I use fan shrouds on my ready-made radiator, so I guess I'd be the last one to talk about how little a return you'd get from brass over plastic for heat exchange....do what feels good. :D
 
Everything came in the mail Friday morning from DangerDen. Got my coolant, mounting hardware, pump, VGA block and silver5. Today, this morning, I need to go get some other screws, spacers and bushings from the hardware store. Than I'll get busy on soldering the rad, making measurements and cutting the case while my PC lay running on a pile of anti-static bags, raised on copper post. Fans laying all over it!

EDIT: Went to hardware store and picked up phat masking tape for drawing on the case. Grabbed a SS sliding square ruler for $22, more sturdy than my now old sliding square ruler. It has a SS squaring edge, old square had a plastic slide and thin metal ruler. This ones SS sliding square and is painted yellow. Think it looks cool and distinctive. It says mine! Bought some JB weld to use for hiding fitting edges.

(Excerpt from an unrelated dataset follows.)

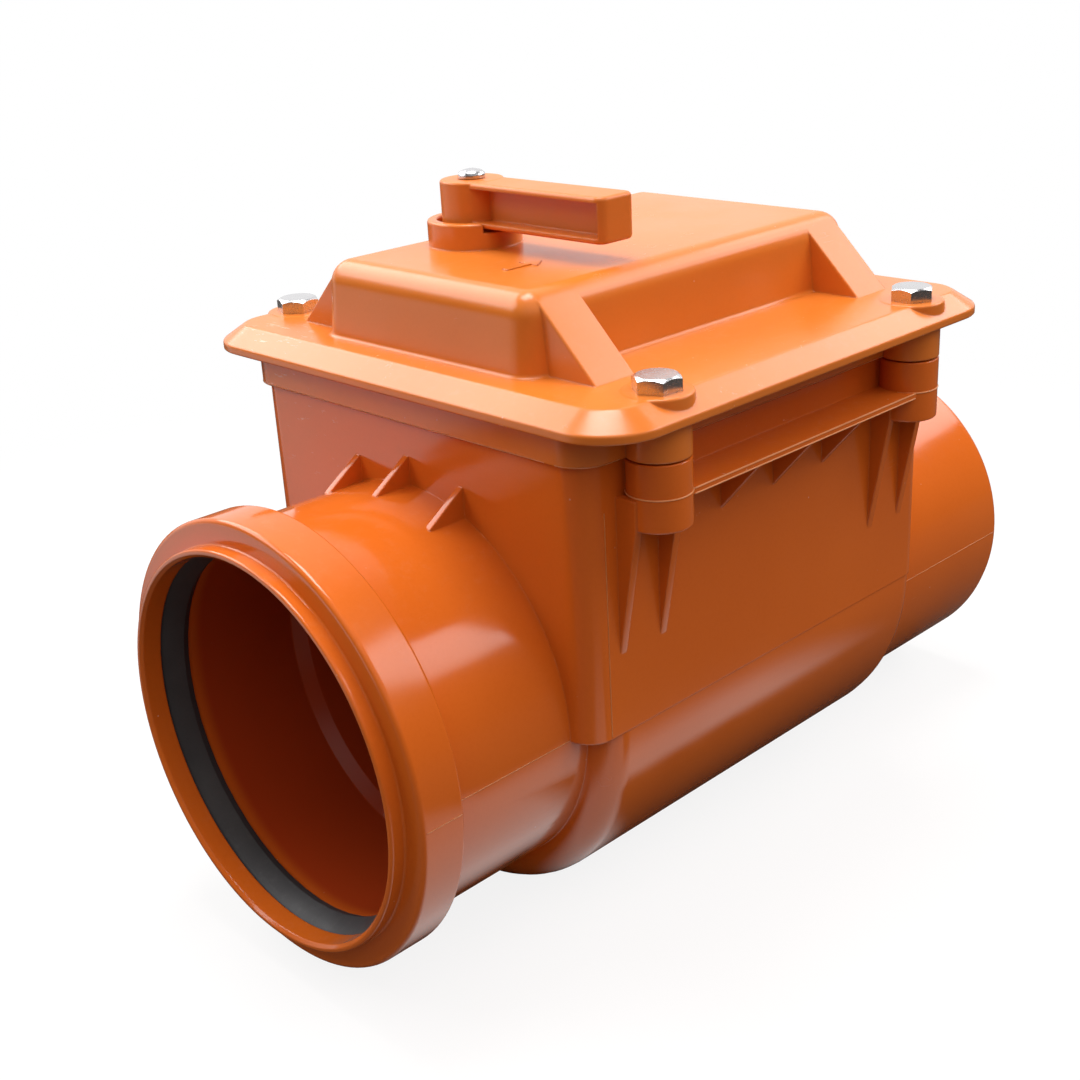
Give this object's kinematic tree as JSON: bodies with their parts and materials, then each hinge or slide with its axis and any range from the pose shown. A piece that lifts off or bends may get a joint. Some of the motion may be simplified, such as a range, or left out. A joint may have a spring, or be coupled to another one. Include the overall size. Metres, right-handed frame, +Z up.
{
  "type": "backwater valve",
  "caption": "Inline drain backwater valve with a ribbed box chamber, bolted gusseted lid, sealed socket inlet, plain spigot outlet, inner swing flap and a locking lever on top.",
  "frame": {"origin": "centre of the inlet mouth, on the axis of the incoming pipe", "axes": "+X along the flow to the outlet, +Z up to the lid and lever, +Y to the left looking downstream"},
  "size_m": [0.328, 0.194, 0.2359],
  "materials": {
    "orange_plastic": "glossy moulded",
    "black_rubber": "satin",
    "grey_plastic": "moulded",
    "zinc_steel": "bright zinc",
    "stainless_steel": "turned"
  },
  "bodies": {
    "valve": {"valve_body": "orange_plastic", "socket_seal": "black_rubber", "flap_frame": "grey_plastic", "frame_gasket": "black_rubber", "hinge_pin": "stainless_steel", "hinge_clip": "stainless_steel", "lid": "orange_plastic", "lid_gasket": "black_rubber", "lid_bolt_1": "zinc_steel", "lid_bolt_2": "zinc_steel", "lid_bolt_3": "zinc_steel", "lid_bolt_4": "zinc_steel", "lid_nut_1": "zinc_steel", "lid_nut_2": "zinc_steel", "lid_nut_3": "zinc_steel", "lid_nut_4": "zinc_steel"},
    "flap": {"flap": "orange_plastic", "flap_seal": "black_rubber"},
    "lever": {"lever": "orange_plastic", "lever_screw": "zinc_steel", "spindle": "stainless_steel", "spindle_oring": "black_rubber", "lock_cam": "grey_plastic", "cam_washer": "stainless_steel", "cam_screw": "stainless_steel"}
  },
  "joints": [
    {"name": "flap_swing", "type": "hinge", "parent": "valve", "child": "flap", "pos_m": [0.09626, 0, 0.07786], "axis": [0, -1, 0], "range_deg": [0, 70]},
    {"name": "lever_turn", "type": "hinge", "parent": "valve", "child": "lever", "pos_m": [0.12666, 0.0253, 0.1316], "axis": [0, 0, 1], "range_deg": [0, 90]}
  ]
}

I've already soldered the elbow to the 1/2" pipe thread connector. Than ground down the solder that piled up on what was the top edge of the fitting while I had it in the vice. This way the solder would run down inside, on the elbow between the connector(otherwise elbow up, threads down). Piled up some JB all around the edges and pushed it around with a piece of plastic to push it into smaller areas. I'm now waiting half a day for the JB to dry so I can sand it smooth and make everything look like one piece. This will also be done when I connect the elbow to the rad, but I'll use JB only for connecting. It will be easier to get that first time seal(when done properly, sanding/grinding and cleaning). It can also be piled up and sanded down to look smooth and consistent, to look as one piece! I was thinking of cuting my case today, but I don't even have the rad mounting screws, spacers and washers so I can mount and get the right measurements for where I need to cut the holes for the tubing. I can always do this later once I've got what I need for the mounting solution. The screws I need are 150mm long and will fit in most case fan mounting holes. However, I have to go to a specialty hardware store to get those and they are not open on the weekend :(

I did not take any pics of the process. Before I prime and paint, I'll take some pics. With less background for the cam to focus on.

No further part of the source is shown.